Economic Uncertainties Require a Margin for Error

Blog Post
Monday, July 09, 2018

By Rob Ryan

The state of the economy is a crucial determinant of the federal budget outlook. Even slight changes in key economic indicators can lead to major shifts in federal revenues and outlays.

The Congressional Budget Office (CBO) outlined economic uncertainties and their potential fiscal impacts in its recent report, “How Changes in Economic Conditions Might Affect the Federal Budget.”

The word “might” is an important qualification;  while economic analysts can make projections, they cannot do so with certainty -- particularly for the medium and long term. That should provide an extra incentive for Congress and the president to provide a margin for error in deficit reduction efforts and to pursue policies that will support economic growth.
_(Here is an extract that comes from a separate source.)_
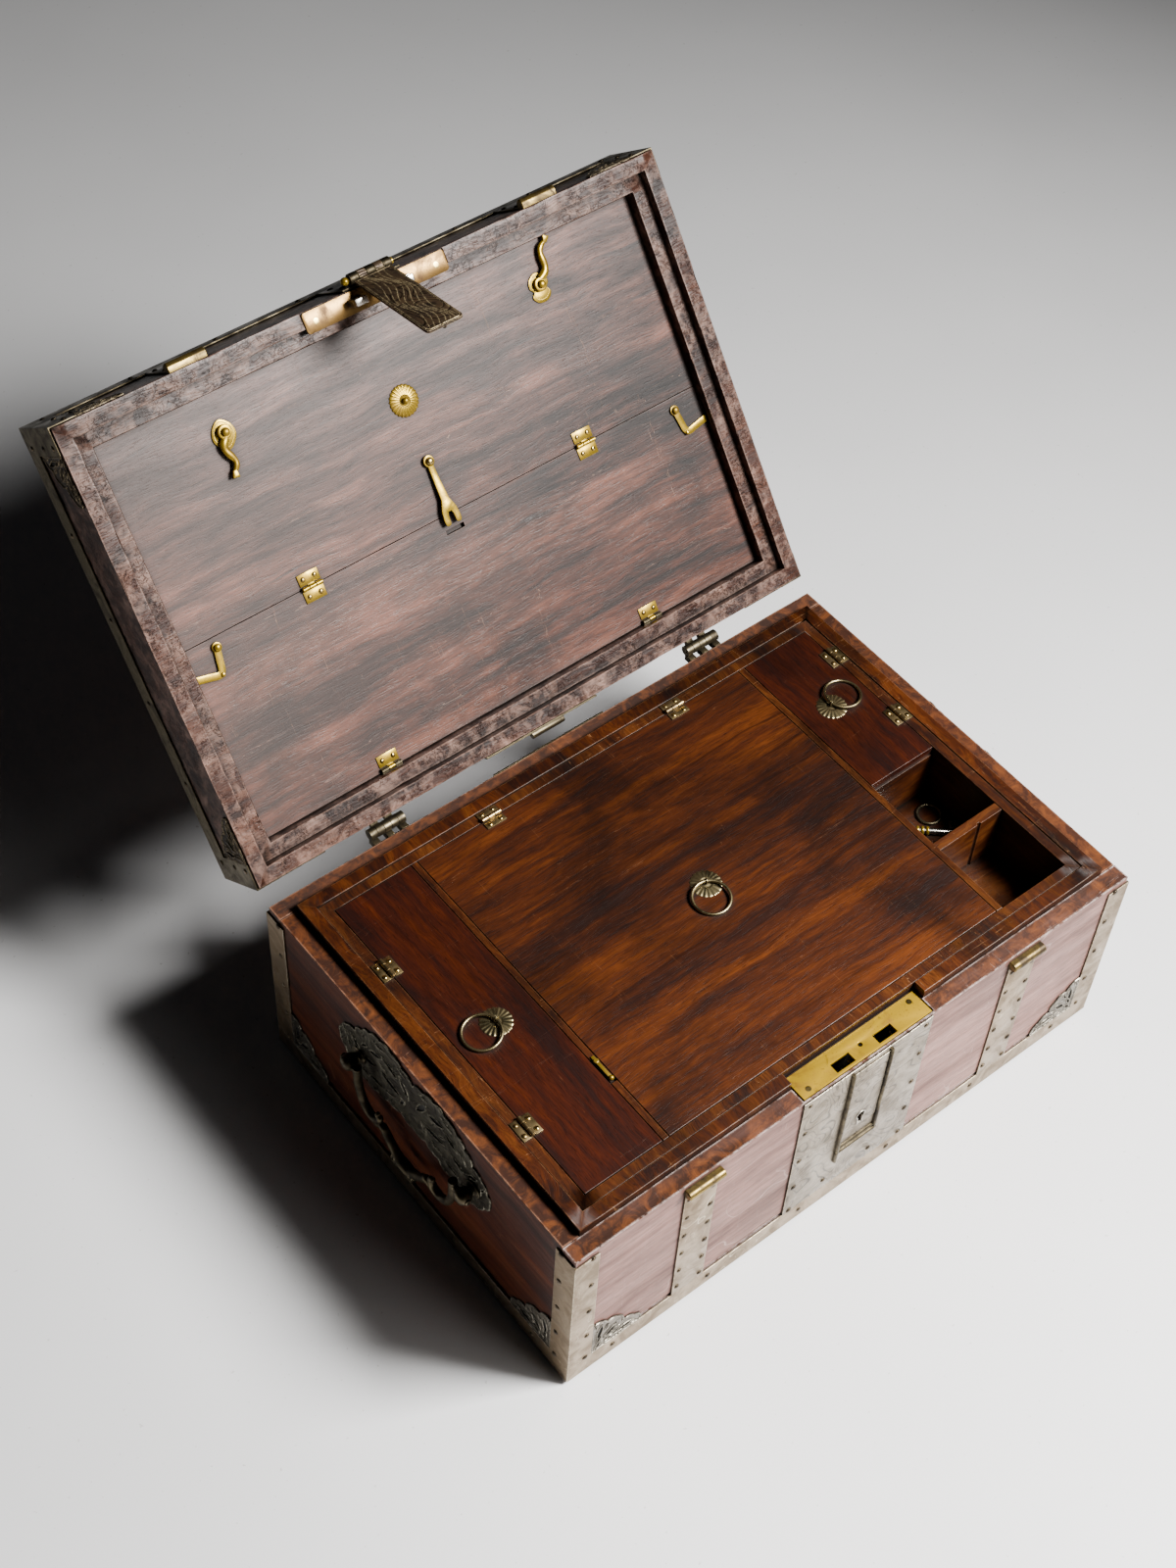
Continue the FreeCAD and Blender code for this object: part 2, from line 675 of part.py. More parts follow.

In the new report, CBO analyzed the budgetary impacts of slight shifts in four economic indicators from their baseline predictions: (1) labor force growth, (2) productivity growth, (3) interest rates, and (4) inflation. CBO found that even a 0.1 percentage point shift every year in each of these factors can significantly alter the budget outlook over 10 years.

In all cases of less favorable conditions in each economic indicator, federal deficits increase over the decade. Lower labor force growth or less productivity growth would lead to significantly less government revenue, while higher interest rates or inflation would spur net spending increases.

For example, CBO estimates that if productivity growth is 0.1 percentage point slower each year than in its baseline projection, the deficit would be $52 billion higher in 2028 and $228 billion higher over 10 years.

If interest rates are 0.1 percent higher each year, the deficit would be $28 billion larger in 2028 and $164 billion larger over 10 years. This is particularly sobering because it implies that a fairly modest 1.0 percent increase in projected interest rates, which are low by historical standards, would cause a $1.7 trillion spike in federal government interest payments over 10 years.

Conversely, more favorable economic conditions -- lower inflation, lower interest rates and higher labor force growth and productivity -- could lead to lower deficits over the next decade than current projection show.

There are several key takeaways from CBO’s report.

First, economic and fiscal forecasts are not straight-forward certainties but estimates that are subject to change due to unforeseen circumstances. Lawmakers should take this inherent uncertainty into account in considering how to meet the fiscal and economic challenges facing the country.

When in doubt, they should overshoot on deficit reduction. This can also have a side effect of helping to keep interest rates down. Lawmakers should also be restrained in their assumptions about the presumed economic benefits of their preferred policies.

While narrowing the gap between federal revenue and spending, elected officials should also pursue an agenda that can produce more positive outcomes in the key components of economic growth highlighted by CBO: labor force growth and productivity growth. While lawmakers first and foremost must be willing to make politically challenging tax and spending decisions to reduce deficits, promoting an economic agenda that fosters steady and sustainable growth can help.

For example, Congress could improve labor force growth projections by expanding legal immigration. In a recent op-ed in The Hill, Robert L. Bixby, The Concord Coalition’s executive director, said that increased immigration can spur both labor force and productivity growth, noting that while it is not “a magic bullet,” it would be “a source of strength for the economy.”

In addition to pro-growth immigration reform, Congress could restructure federal spending in a way that maximizes needed investment in the economy in order to increase productivity growth.

As Concord outlined in a recent issue brief, federal investment spending has plummeted in recent decades while spending on transfer payments has skyrocketed. Congress must reverse this trend.

While there will always be uncertainty, policies that improve baseline projections would improve results even in the event of unexpected downturns because the economy would be starting from a stronger position.

By enacting such far-sighted policies, Washington could boost the economy while reducing future deficits and improving the nation’s fiscal outlook. At a time when the federal debt is projected to rise over the next decade to 96 percent of GDP, up from the current 77 percent, now more than ever policymakers must promote stable and sustainable economic growth.